Anna Nelson, King Country River Care Coordinator
As well as its environmental work, King Country River Care focuses on the social wellbeing and economic sustainability of the farmers in its catchment communities. "We see catchment groups as a really great support tool for communities to get together and to support each other, learn from each other, look out for each other.”
On a personal level, Nelson says, the funding enables her to devote more time and effort to her work as a coordinator. “It’s great to be part of it. You feel like you are making a difference.”
Growing future leaders with on-the-job skills
When Ngāti Maru settled their historic Treaty of Waitangi claims with the Crown, they received financial redress and the right to purchase land including Te Wera Forest. They realised that the forestry jobs were all going to contractors, mostly from outside the region, and that the area lacked primary sector educational programmes. “We thought, that’s kind of a wasted opportunity for us here,” says Te Kāhui Maru General Manager Anaru Marshall.
Since forestry work is seasonal – providing work for eight months or so per year – they realised they might need to explore other types of work. “So we started looking into the conservation space as well: riparian planting, pest control, track maintenance, noxious weed eradication. And we thought, if we can develop a multidisciplinary workforce that could work across forestry and all these other conservation roles, then we could create a workforce that has work 12 months of the year!”
As part of this work, they established Tupu-ā-Nuku, a programme that provides pastoral care and wraparound support for trainees and students to help them get the skills they need to get into employment or support their business aspirations. This is funded through He Poutama Rangatahi.

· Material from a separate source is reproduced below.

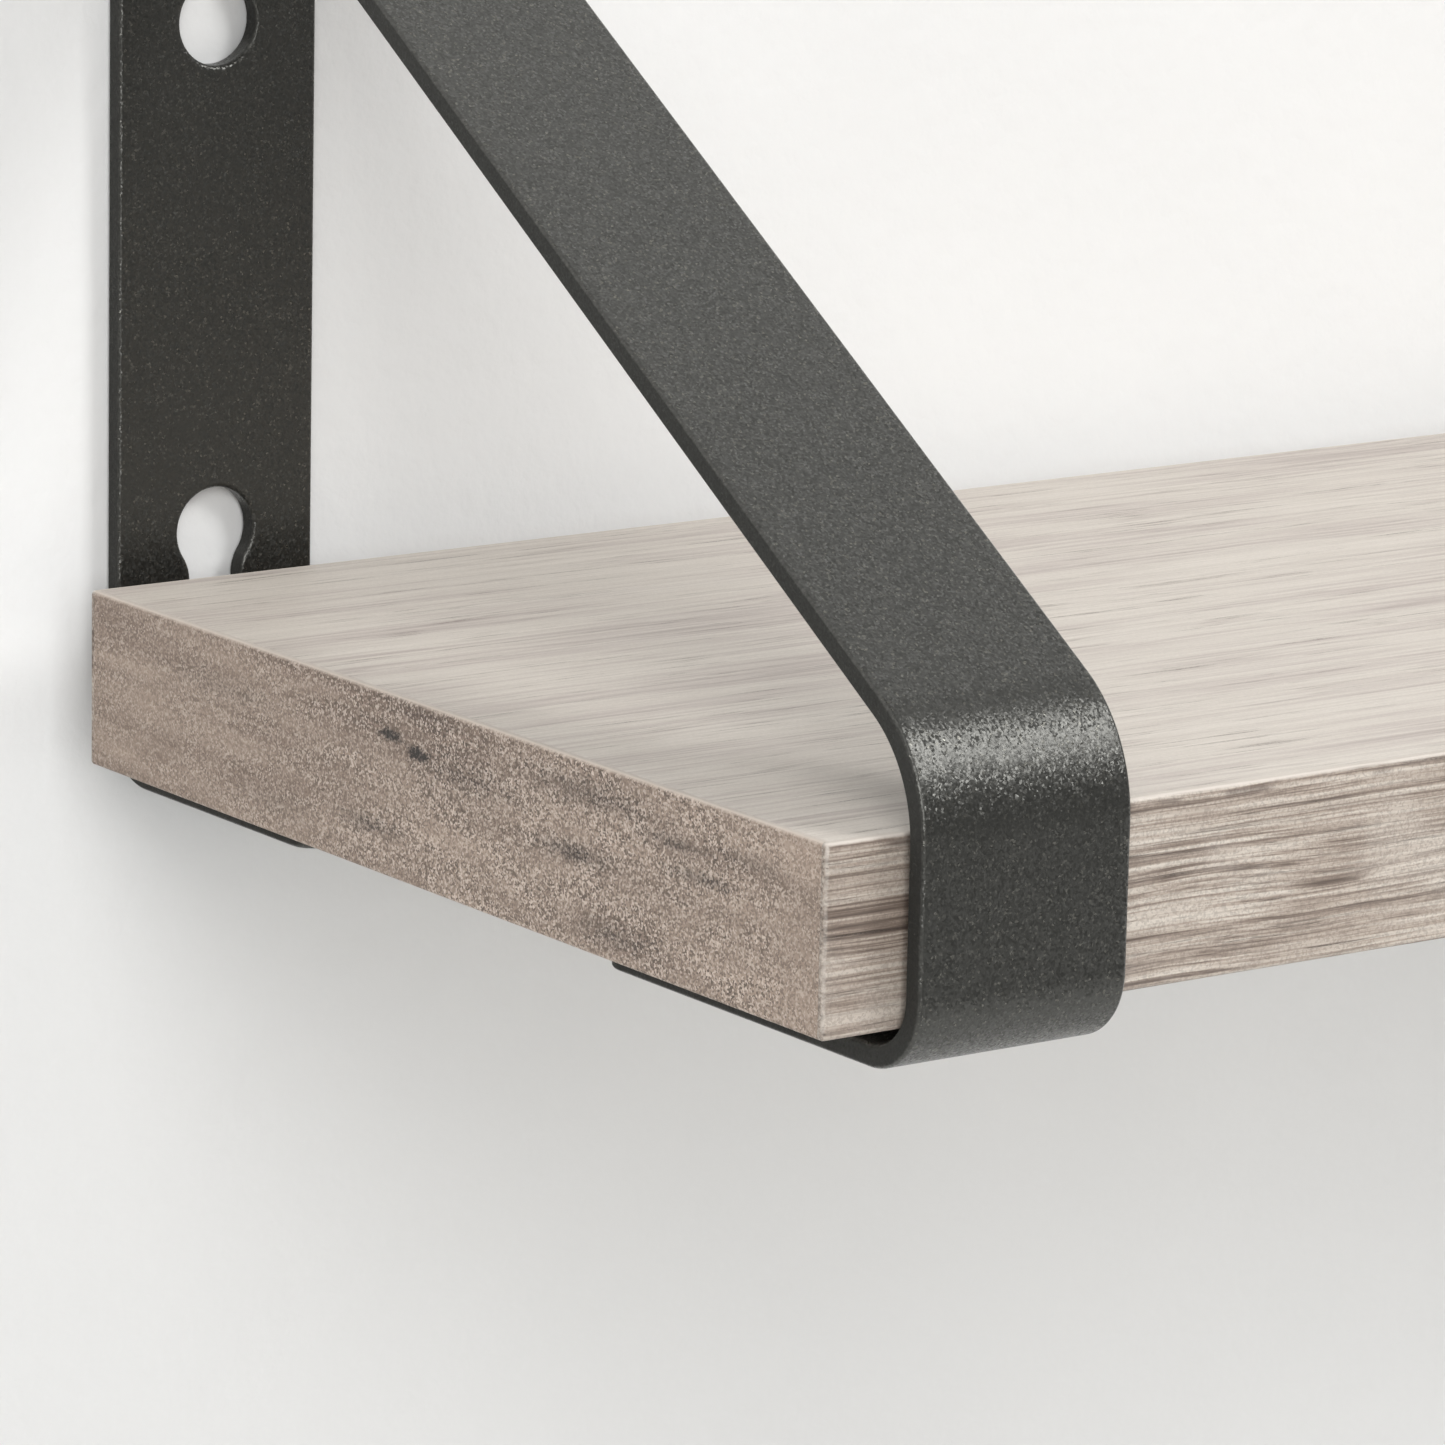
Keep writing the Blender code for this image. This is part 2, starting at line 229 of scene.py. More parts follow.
def punched_plate(rows, halves, out, columns, thickness, roll, holes):
    """A flat plate with rolled edges and punched holes, in plate coordinates (along, across, depth).
    Point (i, j) of its face is (row_i, column_j * half_i). Each hole swaps a block of the grid for
    rings that run straight from the block's outline to the hole's, matched by distance round them.
    Each edge rolls over by a quarter circle, roll * (sin, 1 - cos), down the wall and back.
    Returns points, faces and rub, which peaks half way round the roll."""
    n, m = len(rows), len(columns)
    grid = np.dstack([np.repeat(rows[:, None], m, 1), halves[:, None] * columns[None, :]])
    grid = grid.reshape(-1, 2)
    number = np.arange(n * m).reshape(n, m)
    kept = np.ones((n - 1, m - 1), bool)
    flat, faces, rims = [grid], [], []
    count = n * m
    for (i0, i1, j0, j1), centre, outline in holes:
        kept[i0:i1, j0:j1] = False
        loop = np.concatenate([
            number[i0, j0:j1], number[i0:i1, j1], number[i1, j1:j0:-1], number[i1:i0:-1, j0],
        ])
        block = grid[loop]
        steps = np.linalg.norm(np.roll(block, -1, 0) - block, axis=1)
        half_side = (grid[number[i0, j1], 1] - grid[number[i0, j0], 1]) / 2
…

So far, they’ve run three training courses for around 40 students. “Yesterday we had a graduation ceremony,” Marshall says. “So, 100% of the students completed the course … and 100% of them are going into employment.” These 11 graduates had been unemployed before they got this opportunity – some of them hadn’t been in work for some time.

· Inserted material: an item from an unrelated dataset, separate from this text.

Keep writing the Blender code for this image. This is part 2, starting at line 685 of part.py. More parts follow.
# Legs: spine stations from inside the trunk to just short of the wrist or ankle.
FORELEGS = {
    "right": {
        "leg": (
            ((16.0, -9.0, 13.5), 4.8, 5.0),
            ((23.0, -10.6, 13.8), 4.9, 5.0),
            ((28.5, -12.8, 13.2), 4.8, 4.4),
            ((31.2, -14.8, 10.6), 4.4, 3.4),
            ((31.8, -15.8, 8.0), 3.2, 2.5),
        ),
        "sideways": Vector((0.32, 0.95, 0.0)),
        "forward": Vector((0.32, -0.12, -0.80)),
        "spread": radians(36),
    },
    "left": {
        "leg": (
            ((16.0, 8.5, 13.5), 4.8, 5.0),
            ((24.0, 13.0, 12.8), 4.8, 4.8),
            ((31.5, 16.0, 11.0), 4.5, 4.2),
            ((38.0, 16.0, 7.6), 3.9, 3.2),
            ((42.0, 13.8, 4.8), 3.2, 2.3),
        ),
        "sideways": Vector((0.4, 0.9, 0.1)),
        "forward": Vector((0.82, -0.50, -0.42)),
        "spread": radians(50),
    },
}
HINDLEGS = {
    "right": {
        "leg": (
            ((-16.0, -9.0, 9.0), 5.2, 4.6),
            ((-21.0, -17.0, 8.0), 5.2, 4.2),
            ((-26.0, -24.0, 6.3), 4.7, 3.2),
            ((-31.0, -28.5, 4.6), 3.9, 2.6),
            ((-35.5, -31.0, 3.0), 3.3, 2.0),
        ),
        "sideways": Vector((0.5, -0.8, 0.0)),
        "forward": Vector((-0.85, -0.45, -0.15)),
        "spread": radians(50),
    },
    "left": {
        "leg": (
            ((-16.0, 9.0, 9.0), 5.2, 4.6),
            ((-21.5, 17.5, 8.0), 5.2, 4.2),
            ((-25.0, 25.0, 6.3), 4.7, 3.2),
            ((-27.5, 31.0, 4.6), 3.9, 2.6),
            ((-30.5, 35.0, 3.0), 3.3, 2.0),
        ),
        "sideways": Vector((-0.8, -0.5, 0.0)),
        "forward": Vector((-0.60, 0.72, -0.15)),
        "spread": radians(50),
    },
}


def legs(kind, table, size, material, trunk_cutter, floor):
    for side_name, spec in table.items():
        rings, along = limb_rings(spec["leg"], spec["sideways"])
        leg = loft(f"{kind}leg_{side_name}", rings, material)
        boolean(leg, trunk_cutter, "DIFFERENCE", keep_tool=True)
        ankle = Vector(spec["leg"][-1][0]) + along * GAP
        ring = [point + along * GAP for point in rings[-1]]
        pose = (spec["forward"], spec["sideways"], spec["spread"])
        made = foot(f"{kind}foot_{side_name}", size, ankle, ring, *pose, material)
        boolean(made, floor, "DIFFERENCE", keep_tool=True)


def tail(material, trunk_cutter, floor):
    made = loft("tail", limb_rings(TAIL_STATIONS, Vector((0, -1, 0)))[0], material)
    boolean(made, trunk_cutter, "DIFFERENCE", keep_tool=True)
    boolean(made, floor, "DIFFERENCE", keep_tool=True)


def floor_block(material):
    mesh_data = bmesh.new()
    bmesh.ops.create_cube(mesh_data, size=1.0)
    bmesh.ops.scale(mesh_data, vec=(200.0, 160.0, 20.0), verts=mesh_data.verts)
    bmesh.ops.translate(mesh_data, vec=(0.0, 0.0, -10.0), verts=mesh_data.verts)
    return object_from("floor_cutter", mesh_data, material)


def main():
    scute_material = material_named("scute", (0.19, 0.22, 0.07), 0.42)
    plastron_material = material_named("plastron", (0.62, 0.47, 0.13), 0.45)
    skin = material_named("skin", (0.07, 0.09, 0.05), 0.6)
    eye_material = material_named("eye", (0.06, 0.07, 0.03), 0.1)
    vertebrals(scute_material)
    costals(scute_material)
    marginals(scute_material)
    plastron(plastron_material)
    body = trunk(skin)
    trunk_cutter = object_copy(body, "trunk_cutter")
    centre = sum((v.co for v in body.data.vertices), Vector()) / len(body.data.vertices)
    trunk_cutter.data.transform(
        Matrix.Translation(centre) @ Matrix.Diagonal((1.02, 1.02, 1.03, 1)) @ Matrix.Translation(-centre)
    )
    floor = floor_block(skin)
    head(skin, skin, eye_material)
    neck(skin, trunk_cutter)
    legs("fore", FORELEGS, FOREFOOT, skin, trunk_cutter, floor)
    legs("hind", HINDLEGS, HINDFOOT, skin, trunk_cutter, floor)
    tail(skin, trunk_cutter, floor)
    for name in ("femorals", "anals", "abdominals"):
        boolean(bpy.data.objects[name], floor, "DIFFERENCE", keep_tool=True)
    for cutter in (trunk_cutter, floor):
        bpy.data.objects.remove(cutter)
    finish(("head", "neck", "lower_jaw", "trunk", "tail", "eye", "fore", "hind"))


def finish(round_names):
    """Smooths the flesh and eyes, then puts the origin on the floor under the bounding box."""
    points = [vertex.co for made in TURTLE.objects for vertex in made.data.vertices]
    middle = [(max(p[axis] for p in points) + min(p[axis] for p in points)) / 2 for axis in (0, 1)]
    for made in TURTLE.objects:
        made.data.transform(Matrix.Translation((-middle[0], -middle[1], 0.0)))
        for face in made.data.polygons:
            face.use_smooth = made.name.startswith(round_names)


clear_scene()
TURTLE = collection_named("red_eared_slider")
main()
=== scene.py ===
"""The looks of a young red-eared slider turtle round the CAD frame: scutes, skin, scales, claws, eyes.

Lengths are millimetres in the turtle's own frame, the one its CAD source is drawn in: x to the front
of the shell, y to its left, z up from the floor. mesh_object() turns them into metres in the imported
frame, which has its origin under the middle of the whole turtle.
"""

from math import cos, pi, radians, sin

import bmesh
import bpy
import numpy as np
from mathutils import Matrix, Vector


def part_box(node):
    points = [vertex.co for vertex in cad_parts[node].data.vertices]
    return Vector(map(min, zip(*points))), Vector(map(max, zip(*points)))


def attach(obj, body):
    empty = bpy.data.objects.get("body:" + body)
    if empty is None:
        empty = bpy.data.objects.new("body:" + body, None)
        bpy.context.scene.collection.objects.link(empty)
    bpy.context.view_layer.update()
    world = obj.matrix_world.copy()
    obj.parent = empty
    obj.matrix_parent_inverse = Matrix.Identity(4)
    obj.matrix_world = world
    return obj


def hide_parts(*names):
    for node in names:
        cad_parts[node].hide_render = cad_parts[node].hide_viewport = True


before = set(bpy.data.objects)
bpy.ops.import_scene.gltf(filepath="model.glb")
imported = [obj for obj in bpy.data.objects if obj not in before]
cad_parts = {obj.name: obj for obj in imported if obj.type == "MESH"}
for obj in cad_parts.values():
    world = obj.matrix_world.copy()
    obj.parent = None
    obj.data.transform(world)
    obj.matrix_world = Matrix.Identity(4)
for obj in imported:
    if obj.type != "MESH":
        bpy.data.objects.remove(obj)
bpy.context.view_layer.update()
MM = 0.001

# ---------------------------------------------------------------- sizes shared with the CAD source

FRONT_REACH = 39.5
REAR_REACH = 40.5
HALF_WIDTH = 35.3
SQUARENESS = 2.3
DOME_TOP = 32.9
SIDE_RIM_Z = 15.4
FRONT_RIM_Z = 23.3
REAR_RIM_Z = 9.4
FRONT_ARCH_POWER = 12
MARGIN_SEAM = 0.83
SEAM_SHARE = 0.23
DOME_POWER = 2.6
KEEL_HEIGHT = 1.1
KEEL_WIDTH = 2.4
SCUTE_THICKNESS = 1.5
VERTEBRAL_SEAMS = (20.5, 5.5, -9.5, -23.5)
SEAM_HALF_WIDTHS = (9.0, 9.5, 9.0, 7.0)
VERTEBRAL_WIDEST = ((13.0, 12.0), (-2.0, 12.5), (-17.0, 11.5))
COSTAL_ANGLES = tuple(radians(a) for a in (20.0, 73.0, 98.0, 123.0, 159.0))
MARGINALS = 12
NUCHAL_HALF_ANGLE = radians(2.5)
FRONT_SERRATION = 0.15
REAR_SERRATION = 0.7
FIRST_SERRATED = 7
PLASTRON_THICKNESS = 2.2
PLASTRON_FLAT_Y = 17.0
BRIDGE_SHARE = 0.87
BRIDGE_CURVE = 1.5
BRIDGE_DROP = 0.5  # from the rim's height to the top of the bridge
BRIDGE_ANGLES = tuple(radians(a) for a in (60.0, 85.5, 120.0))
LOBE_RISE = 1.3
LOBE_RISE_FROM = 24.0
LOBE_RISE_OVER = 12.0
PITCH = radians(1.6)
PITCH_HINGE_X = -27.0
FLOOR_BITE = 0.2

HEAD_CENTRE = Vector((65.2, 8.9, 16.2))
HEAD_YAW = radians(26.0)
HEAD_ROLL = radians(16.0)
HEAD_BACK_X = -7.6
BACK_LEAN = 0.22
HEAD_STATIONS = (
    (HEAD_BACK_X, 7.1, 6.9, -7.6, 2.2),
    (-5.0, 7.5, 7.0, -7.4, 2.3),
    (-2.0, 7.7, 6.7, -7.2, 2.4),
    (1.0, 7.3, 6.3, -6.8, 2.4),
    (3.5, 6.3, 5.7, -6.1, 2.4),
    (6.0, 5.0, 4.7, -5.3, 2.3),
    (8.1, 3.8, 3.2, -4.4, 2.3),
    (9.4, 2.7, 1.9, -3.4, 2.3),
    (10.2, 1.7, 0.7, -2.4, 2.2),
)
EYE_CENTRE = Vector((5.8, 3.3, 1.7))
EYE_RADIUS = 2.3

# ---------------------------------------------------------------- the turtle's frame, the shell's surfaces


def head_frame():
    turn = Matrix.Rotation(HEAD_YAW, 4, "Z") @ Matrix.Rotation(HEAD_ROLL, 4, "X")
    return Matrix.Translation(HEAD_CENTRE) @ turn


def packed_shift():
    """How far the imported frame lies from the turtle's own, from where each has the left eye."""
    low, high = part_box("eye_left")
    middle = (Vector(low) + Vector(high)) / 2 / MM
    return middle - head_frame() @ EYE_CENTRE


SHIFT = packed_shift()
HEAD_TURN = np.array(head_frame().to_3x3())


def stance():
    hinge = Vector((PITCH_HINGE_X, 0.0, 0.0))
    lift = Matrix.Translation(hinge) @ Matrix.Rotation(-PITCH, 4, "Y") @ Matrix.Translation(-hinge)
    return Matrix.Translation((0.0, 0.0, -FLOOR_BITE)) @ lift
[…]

The funding they’ve received has made a “major difference,” Marshall says. “Not everyone is suited to this type of work. It’s outdoors, it’s tough. But there are some people who are suited to it. And there was no line-of-sight pathway for anyone to get into this type of employment. So that’s what we’re providing.” This big dairying area, with plenty of riparian planting to be done, has also previously had a gap in its conservation workforce, Marshall says. They’re helping to fill that gap.
With an emphasis on cultural development, as well – and business enablement through the pastoral care programme – Te Kāhui Maru are building a stronger community and future leaders. “It’s not just about training people to dig holes and put plants in the ground, pruning and all of that. We want to develop business owners, managers, leaders, all of that type of thing,” Marshall says.
Farmers and growers have been the economic backbone for New Zealand throughout COVID-19, and our primary sector will be at the heart of our recovery. Together we’re tackling Mycoplasma bovis, restoring our waterways, and taking steps to reduce emissions. Labour’s ongoing support for rural communities includes upgrading schools and health facilities, extending rural broadband and mobile coverage, and investing in mental health services.
This Fieldays, we’ve been focused on continuing this work and backing our primary sector, so together we come out of COVID stronger than before.